Previously, bdarnell (Ben Darnell) wrote…

This imposes an odd ordering constraint that GetActiveTimestamp may only be called before SetActiveTimestamp. Something's not right with this interface. (but the backwards-compatibility constraints are ugly since the current call to SetActiveTimestamp is on the store side and it will reject any attempts to move it earlier).

Moved the check to SetActiveTimestamp. This is a little little weaker but looks a lot better.


pkg/storage/metrics.go, line 497 at r7 (raw file):

Previously, nvanbenschoten (Nathan VanBenschoten) wrote…

Expand this description a bit. By "enforced", I assume you mean "enforced by pushing a txn".

Done. I removed this one since EnforceMinProposal already captures this adequately (we basically always have a txn, so having two almost identical metrics wasn't useful).


pkg/storage/raft_transport.go, line 572 at r7 (raw file):

Previously, nvanbenschoten (Nathan VanBenschoten) wrote…

This change seems strange to me. I think it's trying to allow messages sent to req.RangeID == 0 without coalesced heartbeats in cases where the message contains new follower read info. That's fine, but then is len(req.Ranges) == 0 sufficient to determine this?

Done.


pkg/storage/replica.go, line 504 at r7 (raw file):

Previously, bdarnell (Ben Darnell) wrote…

This timestamp should be named instead of embedded.

Done.


pkg/storage/replica.go, line 2609 at r7 (raw file):

Previously, nvanbenschoten (Nathan VanBenschoten) wrote…

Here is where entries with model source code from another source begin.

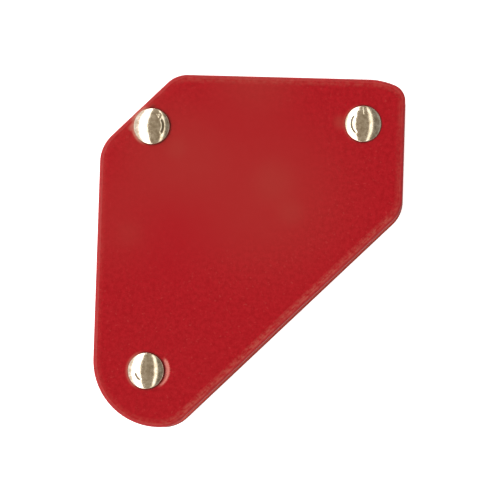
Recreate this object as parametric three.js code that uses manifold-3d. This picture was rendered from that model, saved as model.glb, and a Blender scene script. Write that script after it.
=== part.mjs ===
// Magnetic welding holder for 45, 90 and 135 degree corners, in millimetres.
//
// Two steel side plates clamp ferrite blocks between them. Three double-cap rivets hold the stack
// together, and a brass spacer round each rivet keeps the plates parallel where there is no magnet.
//
// The holder lies on its rear rivet caps. X runs to the right, Y up to the top edge of the outline,
// and Z out of the front plate. The origin is the centre of the outline at the level of the surface
// that the rear caps stand on.

import * as THREE from "three";
import { mergeVertices } from "three/addons/utils/BufferGeometryUtils.js";
import Module from "manifold-3d";

const wasm = await Module();
wasm.setup();

// ---------------------------------------------------------------- driving dimensions

// Outline of both side plates.
const WIDTH = 66.2;
const HEIGHT = 77;
const CHAMFER_LEG = 16.1; // legs of the 45 degree edge at the upper left
const RIGHT_DROP = 28.7; // from the top edge down to where the long 45 degree edge begins
const CORNER_CUT_X = 5.3; // shallow cut that eases the upper right corner
const CORNER_CUT_Y = 2;
const CHAMFER_TOP_RADIUS = 6.3;
const CHAMFER_LEFT_RADIUS = 8.2;
const CORNER_WIDE_RADIUS = 15.4;
const CORNER_TIGHT_RADIUS = 3.7;
const RIGHT_RADIUS = 7;
const TOE_RADIUS = 7.5; // where the long 45 degree edge meets the bottom
const FOOT_RADIUS = 14.5; // big round foot at the lower left

// Stack, from the rear caps to the front caps.
const HEAD_HEIGHT = 1.5;
const PLATE_THICKNESS = 2;
const PLATE_GAP = 9;

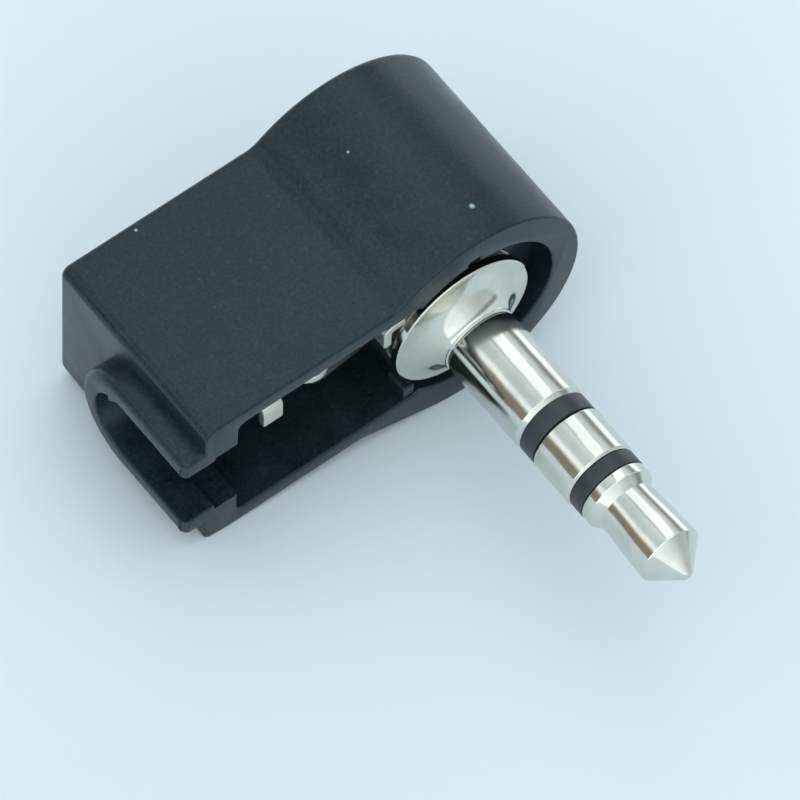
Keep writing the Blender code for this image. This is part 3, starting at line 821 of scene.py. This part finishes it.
def seated_corner(sizes):
    """Lower end corner at the rim: the flat that the plug rests on, along the floor's line
    through the head's lowest point, and a small quarter circle that touches it.
    """
    turn = rest_turn(sizes)
    slope = math.tan(turn)
    fall = -sizes.head_radius / math.cos(turn) - sizes.head_offset * slope
    low = sizes.seated_round
    centre_x = sizes.neck_end - low
    centre = (centre_x, slope * centre_x + fall + low / math.cos(turn))
    start = (-sizes.neck_half - fall) / slope
    return np.vstack(([[start, -sizes.neck_half]],
                      arc(centre, low, math.degrees(turn) - 90, 0, 19)))


def shell_outline(sizes, corner):
    """Round head, concave fillet and straight neck above, sloping flank below, and a round
    corner at either side of the end.
    """
    top = sizes.top_end_round
    rise = sizes.neck_half + sizes.neck_fillet
    reach = math.sqrt((sizes.head_radius + sizes.neck_fillet) ** 2 - rise ** 2)
    meet = math.degrees(math.atan2(rise, reach))
    slope = math.radians(FLANK)
    flank_x = sizes.head_offset + sizes.head_radius * math.sin(slope)
    flank_z = sizes.head_radius * math.cos(slope)
    flank_end = flank_x + (flank_z - sizes.neck_half) / math.tan(slope)
    return np.vstack((
        [[flank_end, -sizes.neck_half]],
        corner,
        arc((sizes.neck_end - top, sizes.neck_half - top), top, 0, 90, 12),
        arc((sizes.head_offset + reach, rise), sizes.neck_fillet, -90, meet - 180, 16),
        arc((sizes.head_offset, 0.0), sizes.head_radius, meet, 270 + FLANK, 220)[1:]))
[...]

What's the point of doing this?

Also, like Ben said above, embedding the timestamp in this closed struct makes this more confusing.

Added commentary.


pkg/storage/replica.go, line 2614 at r7 (raw file):

Previously, nvanbenschoten (Nathan VanBenschoten) wrote…

Yeah, this should return true.

The condition here is now closedTS.Less(readTS) { return false } which looks correct.


pkg/storage/replica.go, line 2627 at r7 (raw file):

Previously, nvanbenschoten (Nathan VanBenschoten) wrote…

I don't see how it's even possible to hit this case.

Ditto.


pkg/storage/replica.go, line 2652 at r7 (raw file):

Previously, bdarnell (Ben Darnell) wrote…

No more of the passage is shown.